Secretary of the Party Leadership Group and Executive Vice President of the China Law Society
- In office November 2011 – June 2017

Personal details
- Born: April 1946 (age 80) Tongzhou District, Nantong, Jiangsu, China
- Education: Tianjin University

= Chen Jiping =

Chinese politician

Chen Jiping (陈冀平; born April 1946) is a Chinese politician and legal affairs official who has held senior positions within the Chinese Communist Party and several national legal institutions. He formerly served as Secretary of the Party Leadership Group and Executive Vice President of the China Law Society, and as Director of the Prosecutor Selection Committee of the Supreme People's Procuratorate. He currently serves as Deputy Director of the China National Committee for the Wellbeing of the Next Generation.

== Biography ==
Chen Jiping was born in April 1946 in Tongzhou District, Nantong, Jiangsu Province. He joined the Chinese Communist Party in December 1974 and began his career in September 1969 after graduating from the Department of Electrochemistry at Tianjin University. From 1969 to 1970, he remained at the university awaiting job assignment. In August 1970, he was assigned to the Beijing Chemical Machinery Factory, where he worked as a technician, shift leader, Youth League cadre, head of the factory’s research group, and director of the publicity section.
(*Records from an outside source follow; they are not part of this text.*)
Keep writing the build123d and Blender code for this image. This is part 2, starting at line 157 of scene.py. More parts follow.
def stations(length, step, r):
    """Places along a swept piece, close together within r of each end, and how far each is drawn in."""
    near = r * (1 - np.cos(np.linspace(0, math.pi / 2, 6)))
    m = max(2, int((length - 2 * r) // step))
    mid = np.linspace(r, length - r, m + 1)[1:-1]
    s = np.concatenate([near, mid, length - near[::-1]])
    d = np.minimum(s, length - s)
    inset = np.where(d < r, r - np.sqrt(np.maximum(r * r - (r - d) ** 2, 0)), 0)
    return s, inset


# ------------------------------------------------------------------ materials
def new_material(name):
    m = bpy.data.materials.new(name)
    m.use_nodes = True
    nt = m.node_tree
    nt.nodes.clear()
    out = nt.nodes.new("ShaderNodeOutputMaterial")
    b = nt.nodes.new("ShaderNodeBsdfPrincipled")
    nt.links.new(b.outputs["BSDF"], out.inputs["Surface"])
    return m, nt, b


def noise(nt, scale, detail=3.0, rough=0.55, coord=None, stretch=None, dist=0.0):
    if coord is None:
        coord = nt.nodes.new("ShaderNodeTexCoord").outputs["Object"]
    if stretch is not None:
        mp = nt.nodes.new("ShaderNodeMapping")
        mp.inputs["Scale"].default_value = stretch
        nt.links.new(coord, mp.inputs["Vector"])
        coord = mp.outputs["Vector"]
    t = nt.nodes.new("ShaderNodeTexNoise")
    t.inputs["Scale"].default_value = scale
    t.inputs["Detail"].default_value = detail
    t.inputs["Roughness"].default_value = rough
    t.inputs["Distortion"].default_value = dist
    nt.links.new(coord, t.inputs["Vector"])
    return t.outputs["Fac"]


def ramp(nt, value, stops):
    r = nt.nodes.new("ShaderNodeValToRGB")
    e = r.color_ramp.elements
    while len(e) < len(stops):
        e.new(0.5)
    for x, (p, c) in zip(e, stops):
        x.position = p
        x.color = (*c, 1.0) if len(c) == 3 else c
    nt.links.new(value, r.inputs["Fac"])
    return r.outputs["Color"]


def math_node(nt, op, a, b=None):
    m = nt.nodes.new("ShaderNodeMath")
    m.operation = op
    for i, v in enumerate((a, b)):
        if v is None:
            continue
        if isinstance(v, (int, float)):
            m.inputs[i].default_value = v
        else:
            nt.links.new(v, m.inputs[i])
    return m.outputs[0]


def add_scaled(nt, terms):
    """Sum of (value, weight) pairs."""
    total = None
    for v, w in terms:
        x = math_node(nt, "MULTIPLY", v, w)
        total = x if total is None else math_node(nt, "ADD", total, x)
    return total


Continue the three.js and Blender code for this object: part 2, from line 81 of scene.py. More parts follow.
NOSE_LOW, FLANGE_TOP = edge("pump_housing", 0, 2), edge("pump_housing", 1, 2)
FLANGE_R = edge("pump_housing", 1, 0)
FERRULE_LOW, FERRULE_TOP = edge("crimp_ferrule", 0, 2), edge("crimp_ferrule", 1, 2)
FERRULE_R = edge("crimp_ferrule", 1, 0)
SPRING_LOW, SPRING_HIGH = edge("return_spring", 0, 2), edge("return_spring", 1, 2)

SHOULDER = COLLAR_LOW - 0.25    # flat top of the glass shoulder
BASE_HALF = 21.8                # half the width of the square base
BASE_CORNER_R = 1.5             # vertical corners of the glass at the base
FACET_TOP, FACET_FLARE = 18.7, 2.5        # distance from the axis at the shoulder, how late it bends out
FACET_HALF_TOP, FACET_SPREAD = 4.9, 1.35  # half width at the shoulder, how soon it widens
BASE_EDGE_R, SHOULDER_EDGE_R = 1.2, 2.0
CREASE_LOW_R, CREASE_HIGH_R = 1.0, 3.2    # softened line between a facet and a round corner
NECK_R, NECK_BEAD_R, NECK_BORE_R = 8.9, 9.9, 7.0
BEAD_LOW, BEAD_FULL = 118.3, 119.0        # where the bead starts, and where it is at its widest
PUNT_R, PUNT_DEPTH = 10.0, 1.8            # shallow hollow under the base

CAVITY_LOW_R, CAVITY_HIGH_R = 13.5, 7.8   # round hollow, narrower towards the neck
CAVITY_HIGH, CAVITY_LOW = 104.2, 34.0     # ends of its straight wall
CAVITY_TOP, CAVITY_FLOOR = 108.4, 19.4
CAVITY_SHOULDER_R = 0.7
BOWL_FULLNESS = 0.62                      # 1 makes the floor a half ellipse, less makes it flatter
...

In 1978, Chen was transferred to the Publicity Department of the Beijing Municipal Chemical Industry Bureau, where he served until 1983. He later moved to the Organization Department of the Chinese Communist Party, holding positions as Deputy Division Chief of the Second Division of the Cadre Examination Bureau and Deputy Head of the Policy Research Group of the Central Rectification Steering Committee. Beginning in 1985, he served in the General Office of the CCP Central Committee and the General Office of the State Council as a deputy bureau-level and then bureau-level secretary, and in June 1991 concurrently became Director of the Research Office of the Central Political and Legal Affairs Commission.
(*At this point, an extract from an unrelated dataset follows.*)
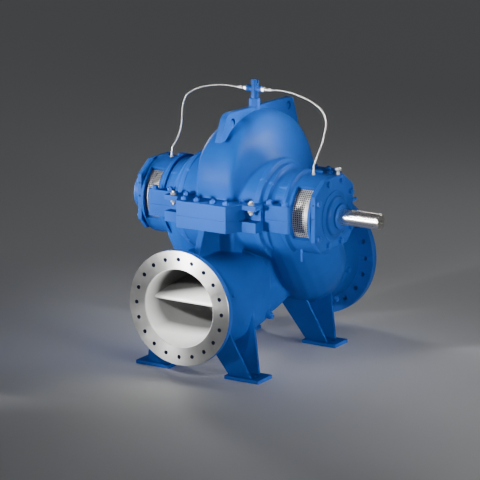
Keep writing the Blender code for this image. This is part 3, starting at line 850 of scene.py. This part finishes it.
def barrels():
    half = [(0.20, 0.318), (0.292, 0.318), (0.300, 0.312), (0.306, 0.296), (0.318, 0.290),
            (0.332, 0.290), (0.340, 0.286), (0.350, 0.266), (0.372, 0.256), (0.460, 0.256)]
    profile = [(-0.460, 0)] + [(-x, r) for x, r in reversed(half)] + half + [(0.460, 0)]
    return turned(profile, steps=72)


def barrel_band(side):
    """The stepped shoulder of one barrel, turned crisp and a little proud of the cast skin."""
    return turned([
        (0.262, 0.200), (0.262, 0.3165), (0.266, 0.3195), (0.290, 0.3195), (0.297, 0.317),
        (0.301, 0.311), (0.3035, 0.300), (0.306, 0.2955), (0.311, 0.2925), (0.330, 0.2925),
        (0.337, 0.2905), (0.341, 0.285), (0.345, 0.271), (0.350, 0.263), (0.358, 0.2585),
        (0.372, 0.2570), (0.4336, 0.2570), (0.4336, 0.200)], steps=128, ring=True, side=side)


# Legs: where their pairs stand, how deep they reach, and their inner edge, outer edge and half
# width as (size at LEG_DEPTH, growth per metre further down)
FEET = {"front": -FOOT_Y, "rear": FOOT_Y}
LEG_TOP, LEG_DEPTH, LEG_END = 0.56, 0.60, 0.968
LEG_INNER, LEG_OUTER = (0.035, 0.52), (0.266, 0.32)
LEG_HALF = {"front": (0.175, -0.310), "rear": (0.192, -0.354)}
# Foot pads: where they begin and end sideways, half their width, thickness, bolt hole's radius
PAD_X, PAD_HALF, PAD_THICK, PAD_HOLE = (0.205, 0.455), 0.085, 0.025, 0.014


def leg_outline(place_, side, depth):
    """The U shape of one leg in plan at a depth below the shaft, open to the outside."""
    centre = FEET[place_]
    inner, outer, half = (size + (depth - LEG_DEPTH) * growth
                          for size, growth in (LEG_INNER, LEG_OUTER, LEG_HALF[place_]))
    wall, web = 0.020, 0.024
    shape = [(outer, -half), (outer, wall - half), (inner + web, wall - half),
             (inner + web, half - wall), (outer, half - wall), (outer, half),
             (inner, half), (inner, -half)]
    return [(side * x, centre + y, -depth) for x, y in shape]


def legs():
    found = []
    for place_, centre in FEET.items():
        for side in (1, -1):
            leg = loft([leg_outline(place_, side, depth) for depth in (LEG_TOP, LEG_END)])
            xs = sorted(side * x for x in PAD_X)
            weld(leg, block((xs[0], centre - PAD_HALF, FLOOR),
                            (xs[1], centre + PAD_HALF, FLOOR + PAD_THICK)))
            bolt = [(side * FOOT_BOLT, centre, z) for z in (-1.1, -0.9)]
            carve(leg, cylinder(*bolt, PAD_HOLE))
            chamfer(leg, 5 / 3)
            found.append(leg)
    return found


LIFTING_CORE = ((-0.225, 0.560), (0.575, 0.560), (0.60, 0.36), (0.30, 0.50), (0.0, 0.52),
                (-0.27, 0.38))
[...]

In 1993, he became Deputy Director of the Office of the Central Comprehensive Management Commission. From January 1994 to December 2005, Chen served as Deputy Secretary-General of the Central Political and Legal Affairs Commission (vice-ministerial level) and Director of the Office of the Central Comprehensive Management Commission. He was also elected Vice President of the China Law Society in January 1997, and beginning in February 2000 served concurrently as Deputy Head of the National "Sweep Away Pornography and Illegal Publications" Working Group.
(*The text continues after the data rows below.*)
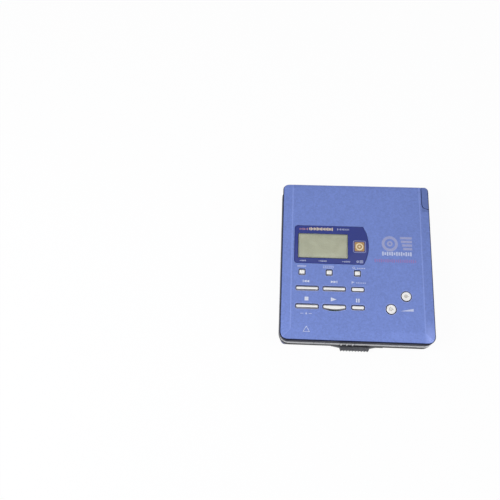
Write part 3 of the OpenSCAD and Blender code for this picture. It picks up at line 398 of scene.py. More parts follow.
def lidFinish():   # satin paint: painted highlights on the creases, the front hips and the front-right corner and by the key slots, painted shade on the rim, blue on the door's foot
    material, tree, shader, soft, touch = startLook("lid_blue", paint)
    flakes = flakesOf(tree, paint["colour"], paint)
    x, y, z = placeOf(tree)
    past = sums(tree, "SUBTRACT", sums(tree, "ABSOLUTE", x), paint["creaseAt"] * mm)
    ahead = sums(tree, "SUBTRACT", paint["hipAt"] * mm, y)
    # painted highlight: a light line along each side crease, ending at the hip, and one along each
    # front hip
    creaseHighlightMask = times(tree, ramp(tree, y, (paint["hipAt"], paint["hipAt"] + paint["hipFade"])),
                     lineAt(tree, past, paint["creaseWidth"], paint["creaseShare"]))
    hipHighlightMask = times(tree, above(tree, ahead, 0.0),
                  lineAt(tree, sums(tree, "SUBTRACT", past, ahead), paint["hipWidth"],
                         paint["hipShare"]))
    # painted highlight on the front-right corner beyond the crease and hip, in the crease's light
    # tone
    sheen = times(tree, ramp(tree, past, paint["sheenPast"]),
                  ramp(tree, ahead, paint["sheenAhead"], 0.0, paint["sheenShare"]),
                  above(tree, x, 0.0))
    # painted highlight on the sharp edges from y -2.5 forward, broken up by noise
    slotEdgeHighlightMask = times(tree, soft["Edge"], ramp(tree, y, paint["keysAt"], 0.0, paint["keysShare"]))
    onDoor = times(tree, above(tree, x, paint["doorX"]), above(tree, y, paint["doorY"]),
                   paint["doorShare"])
    # the rim mask puts painted shade on the rolled rim below z 18.1; the foot mask is the door's
    # blue foot
    rimShadeMask, onFoot = ramp(tree, z, paint["rimAt"]), ramp(tree, z, paint["footAt"])
    coloured = flakes["Colour"]
    for share, tone in ((creaseHighlightMask, "creaseHighlight"), (hipHighlightMask, "creaseHighlight"), (sheen, "creaseHighlight"),
                        (slotEdgeHighlightMask, "slotEdgeHighlight"), (onDoor, "door"), (rimShadeMask, "rim"),
                        (onFoot, "foot")):
        coloured = mixed(tree, share, coloured, paint[tone])
    feed(shader, dusty(tree, touch, coloured, paint["dust"],
                       spread(tree, rimShadeMask, 0.0, 1.0, *paint["rough"])))
    feed(shader, {"Metallic": spread(tree, rimShadeMask, 0.0, 1.0, paint["metal"], 0.0),
                  "Coat Weight": spread(tree, rimShadeMask, 0.0, 1.0, paint["coat"], 0.0),
                  "Coat Roughness": 0.15, "Specular IOR Level": 0.04,
                  "Normal": relief(tree, flakes["Height"], soft["Normal"], paint["relief"])})
    return material


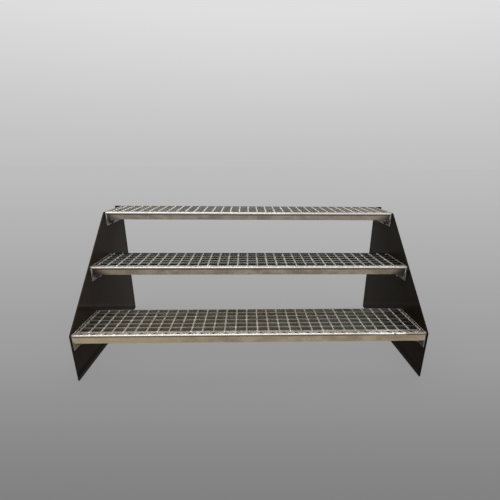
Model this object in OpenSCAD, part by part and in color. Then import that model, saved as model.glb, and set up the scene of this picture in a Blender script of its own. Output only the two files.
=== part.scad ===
// Short free-standing flight of three open steel treads. Two folded plate
// stringers stand on the floor, and three welded grating treads hang between
// them on bolted end plates. +X runs across the flight, +Y climbs it, and the
// origin lies on the floor under the middle of the flight.

/* [Flight] */
// Height from one tread's top to the next, and from the floor to the first
rise = 170; // [150:5:200]
// Distance along the flight from one tread's front edge to the next
going = 240; // [220:5:300]
// Length of a tread between the two stringers
tread_w = 1200; // [600:10:1400]
// Depth of a tread from its nosing to its back bar
tread_d = 240; // [230:5:305]

/* [Stringers] */
// Thickness of the folded stringer plate
plate_t = 5; // [4:1:10]
// How far the plate's front edge stands ahead of the nosings
plate_lead = 5; // [0:1:30]
// How far the flange's back face lies behind the top tread
plate_tail = 5; // [0:1:30]
// Width of the flange folded outwards along the back edge
flange_w = 35; // [20:1:80]
// Inside radius of the flange's bend
bend_r = 3; // [1:0.5:6]
// Radius of the plate's corners at the front and the top
corner_r = 10; // [2:1:30]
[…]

From December 2005 to November 2011, he served as Deputy Secretary-General of the Central Political and Legal Affairs Commission and as Deputy Director and Director of the Central Comprehensive Management Commission, attaining ministerial rank. In November 2011, he became Secretary of the Party Leadership Group and Executive Vice President of the China Law Society, a position he held until June 2017. During this period, he also served as Director of the Prosecutor Selection Committee of the Supreme People's Procuratorate. He currently serves as Deputy Director of the China National Committee for the Wellbeing of the Next Generation.